Tell me about your life
19 December 2016
Part of what I do is to listen to people.
Listen and empathise.
In fact, it can be a very large part of what I do, as a surprisingly high number of people like to tell me things about what’s happened to them over the course of their lives. They like to tell me about their current circumstances; or inform me about how they came to be living in the area they are living in; or maybe let me know what happened to their past relationships or where they studied when they were young…
To be honest, as my profession is all about meeting and being with people, I really enjoy hearing about the journeys of other people’s lives. How they can see, upon reflection, where they made a right decision or a wrong decision; how the decision was emotive, made with the heart in ascendency, or rational and made with the brain dominating.
Sometimes, it’s just enough for some people to simply talk about their triumphs, and downfalls, their escapades and adventures; in some ways it helps them clear their own mind and look forward instead of dwelling on the past. In some cases, I really don’t need to be saying anything, just be the attentive listener.
Sometimes, it’s not about talking, and it’s all about sex… Relaxing, and enjoying intimacy.. Maybe even time out from the rest of your life.
On other occasions, clients have “poured their heart out” to me, telling me all about issues they face and asking me for my advice; asking for my suggestions and recommendations on how to address or solve some of their problems.
Now, as I have said before, I am not a professional counsellor but, many times, it’s simply that explaining or discussing a particular issue which is bothering you, can help a lot!
After all… A problem shared is a problem halved!
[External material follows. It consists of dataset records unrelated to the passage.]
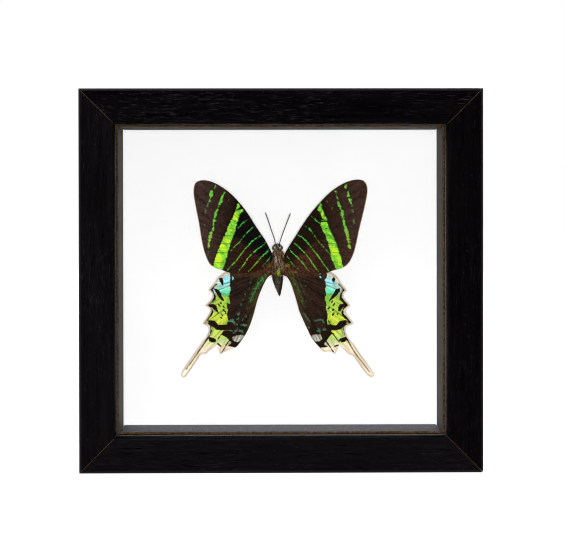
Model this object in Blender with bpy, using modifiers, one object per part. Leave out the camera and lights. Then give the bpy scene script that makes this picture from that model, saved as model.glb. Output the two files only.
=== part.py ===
"""A day-flying moth mounted in a small shadow-box picture frame.

Four mitred rails hold a glass pane, four spacer strips, a white mount board and a backboard,
one behind the other. The moth floats between the glass and the mount board on a foam block.

Metres, +Z up. The frame stands on its bottom rail with its face towards -Y, and the origin is
the middle of its footprint. Depths are counted from the front face towards +Y.
"""

import math

import bmesh
import bpy
from mathutils import Matrix, Vector

MM = 0.001
GAP = 0.3 * MM

# The frame: outer size, and the L-shaped moulding of its rails
FRAME_WIDTH = 150.0 * MM
FRAME_HEIGHT = 142.7 * MM
FRAME_DEPTH = 32.0 * MM
RAIL_WIDTH = 13.0 * MM
LIP_DEPTH = 8.0 * MM
REBATE = 5.0 * MM
FACE_ROUND = 1.0 * MM
BACK_ROUND = 0.5 * MM

# What lies in the rebate, from the glass to the backboard
GLASS_THICKNESS = 2.0 * MM
SPACER_DEPTH = 13.4 * MM
SPACER_REVEAL = 0.5 * MM
SPACER_ROUND = 0.35 * MM
MOUNT_THICKNESS = 1.5 * MM
BACKBOARD_THICKNESS = 3.0 * MM

GLASS_FRONT = LIP_DEPTH + GAP
SPACER_FRONT = GLASS_FRONT + GLASS_THICKNESS + GAP
MOUNT_FRONT = SPACER_FRONT + SPACER_DEPTH + GAP
BACKBOARD_FRONT = MOUNT_FRONT + MOUNT_THICKNESS + GAP
BACKBOARD_BACK = BACKBOARD_FRONT + BACKBOARD_THICKNESS

# The clear rectangle inside the rebate, and the smaller one inside the spacers
REBATE_HALF_WIDTH = FRAME_WIDTH / 2 - RAIL_WIDTH + REBATE
REBATE_HALF_HEIGHT = FRAME_HEIGHT / 2 - RAIL_WIDTH + REBATE
VIEW_HALF_WIDTH = FRAME_WIDTH / 2 - RAIL_WIDTH - SPACER_REVEAL
VIEW_HALF_HEIGHT = FRAME_HEIGHT / 2 - RAIL_WIDTH - SPACER_REVEAL

# Flat steel points pushed into slots in the rebate wall, behind the backboard
POINT_THICKNESS = 0.5 * MM
POINT_WIDTH = 5.0 * MM
POINT_REACH = 6.0 * MM
POINT_BITE = 2.5 * MM
POINT_SPREAD = 33.0 * MM

# The sawtooth hanger on the backboard, and its two rivets
HANGER_HALF_LENGTH = 20.0 * MM
HANGER_FOOT = 7.0 * MM
HANGER_RAMP = 1.5 * MM
HANGER_HEIGHT = 8.0 * MM
HANGER_SHEET = 0.6 * MM
HANGER_STAND_OFF = 1.1 * MM
HANGER_DROP = 22.0 * MM
TOOTH_PITCH = 2.4 * MM
TOOTH_DEPTH = 1.4 * MM
TEETH = 8
RIVET_HEAD_RADIUS = 2.0 * MM
RIVET_HEAD_HEIGHT = 0.8 * MM
RIVET_SHANK_RADIUS = 1.2 * MM
RIVET_INSET = 3.5 * MM

# The moth: where its thorax sits in the frame, and how deep its pieces lie
MOTH_SIDEWAYS = -0.8 * MM
MOTH_HEIGHT = 77.5 * MM
BODY_DEPTH = 17.3 * MM
FOREWING_DEPTH = 16.5 * MM
HINDWING_DEPTH = 17.5 * MM
WING_THICKNESS = 0.5 * MM
WING_ROOT = 2.7 * MM
WING_LIFT = math.radians(3)
OUTLINE_STEP = 0.75
FOAM_RADIUS = 1.8 * MM

# Wing outlines in millimetres from the middle of the thorax: x to the right, z up. Each is a list
# of smooth runs that meet at corners, in order round the wing from the front of its root.
FOREWING_LEFT = [
    [
        (-2.7, 3.9), (-4.8, 8.1), (-8.7, 14.0), (-12.6, 20.0), (-17.5, 25.7), (-22.4, 29.5),
        (-26.8, 31.4), (-30.2, 31.5), (-32.1, 30.2), (-32.7, 27.0), (-31.9, 21.6), (-30.6, 14.8),
        (-29.6, 8.5), (-28.5, 3.9), (-26.7, -0.3), (-24.6, -1.9), (-21.8, -2.9), (-18.6, -4.0),
    ],
    [(-18.6, -4.0), (-14.0, -4.2), (-9.5, -3.7), (-5.5, -2.6), (-2.7, -1.3)],
    [(-2.7, -1.3), (-2.7, 3.9)],
]
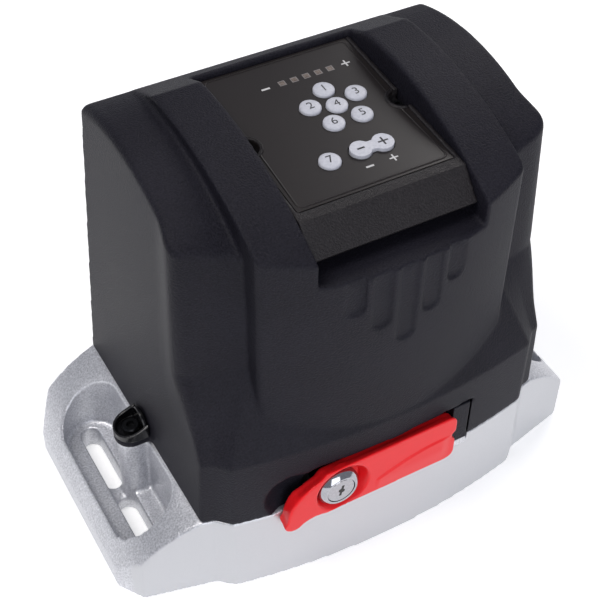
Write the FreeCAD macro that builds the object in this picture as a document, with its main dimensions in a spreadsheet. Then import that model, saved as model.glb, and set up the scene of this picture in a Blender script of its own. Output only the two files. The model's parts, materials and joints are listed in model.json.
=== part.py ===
# Sliding gate motor: cast base with a worm gearbox, a vertical motor, its control board,
# a moulded cover with a sunken keypad, and a key-locked release lever on the front.
# Frame: +Z up, front (lever and keypad mouth) towards -Y, flanges at +X and -X.
# Origin: on the base face, midway between the fixing slots of the two flanges.
import FreeCAD, Part
import math
import os
import Sketcher

V = FreeCAD.Vector
os.makedirs("parts", exist_ok=True)
doc = FreeCAD.newDocument("gate_motor")

# ---------------------------------------------------------------- driving dimensions (mm, degrees)
sheet = doc.addObject("Spreadsheet::Sheet", "sizes")

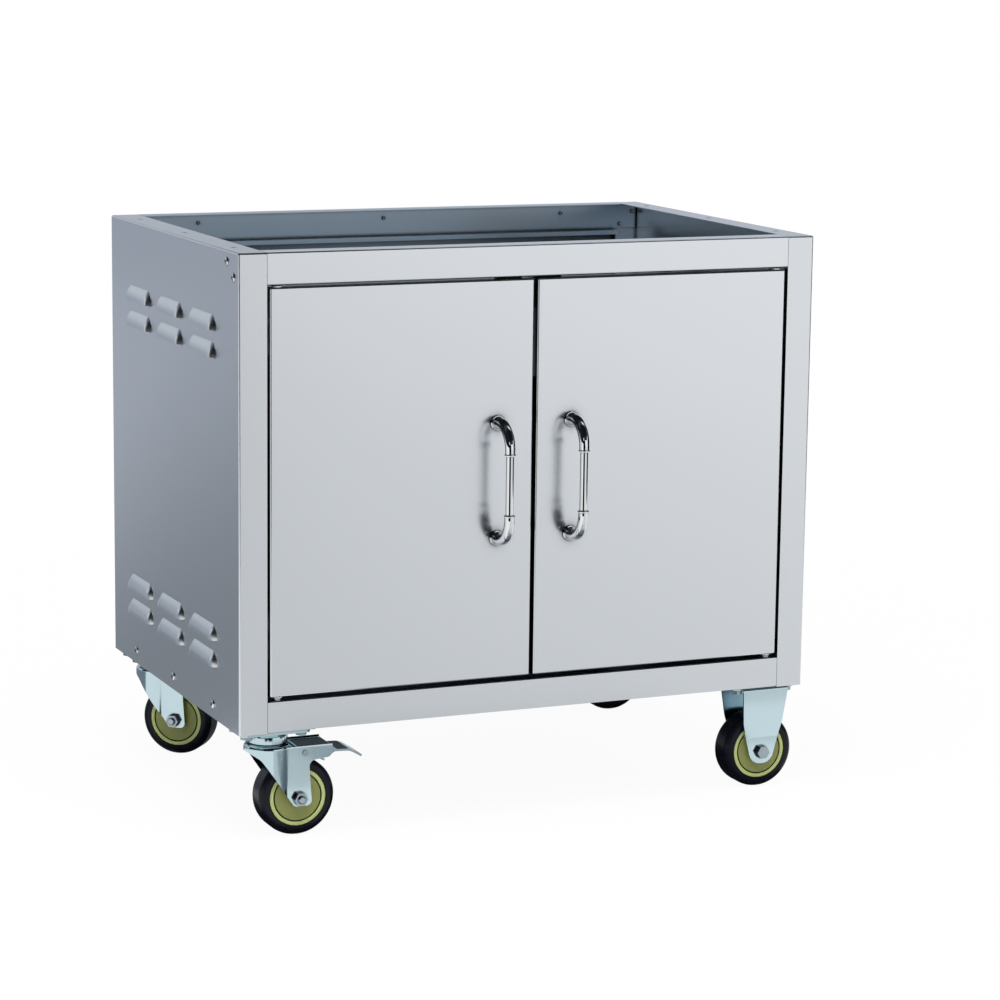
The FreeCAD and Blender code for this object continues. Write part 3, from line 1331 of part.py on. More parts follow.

And, in many instances, of lot of the problems causing distress can be solved by the application of a good, level headed dose of common sense. To objectively look at a problem when one is sufficiently detached from it and the circumstances surrounding it is already a positive—and makes any comments that I offer that much easier to give.
Not, mind you, that I wish to detract from my main objective with my clients of making them happy and giving them a great time to remember me by—it’s just that some people really do want to tell me about their life.
And I’d be so happy if you want to too! “Dr Leo” has remedies for almost everything… well, many things anyway…
Quoted from the television show ‘Castle’ – Season 1, episode 1 .. after Castle meets Beckett:
Can I ask you a question?
Why are you here? You don’t care about the victims, so you aren’t here for justice. You don’t care that
the guy’s …aping your books, so you aren’t here ’cause you’re outraged. So what is it, Rick? Are you here
to annoy me?
I’m here for the story.
Why those people? Why those murders?
Sometimes there is no story. Sometimes the guy is just a psychopath.
There’s always a story, always a chain of events that makes everything make sense. Take you for
example… Under normal circumstances, you should not be here. Most smart, good looking women
become lawyers, not cops. And yet here you are. Why?
I don’t know, Rick. You’re the novelist. You tell me.
Well, you’re not bridge and tunnel, no trace of the boroughs when you talk. So that means Manhattan,
that means money. You went to college, probably a pretty good one. You had options. Yeah, you had
lots of options, better options, more socially acceptable options. And you still chose this. That tells me
something happened. Not to you. No, you’re wounded but you’re not that wounded. It was somebody
you cared about. It was someone you loved. And you probably could’ve lived with that, but the person
responsible was never caught. And that, Detective Beckett, is why you’re here.
[…A long pause from Beckett, and Castle can see by the look on her face that he’s right.]
Cute trick. But don’t think you know me.
The point is, there’s always a story. You just have to find it.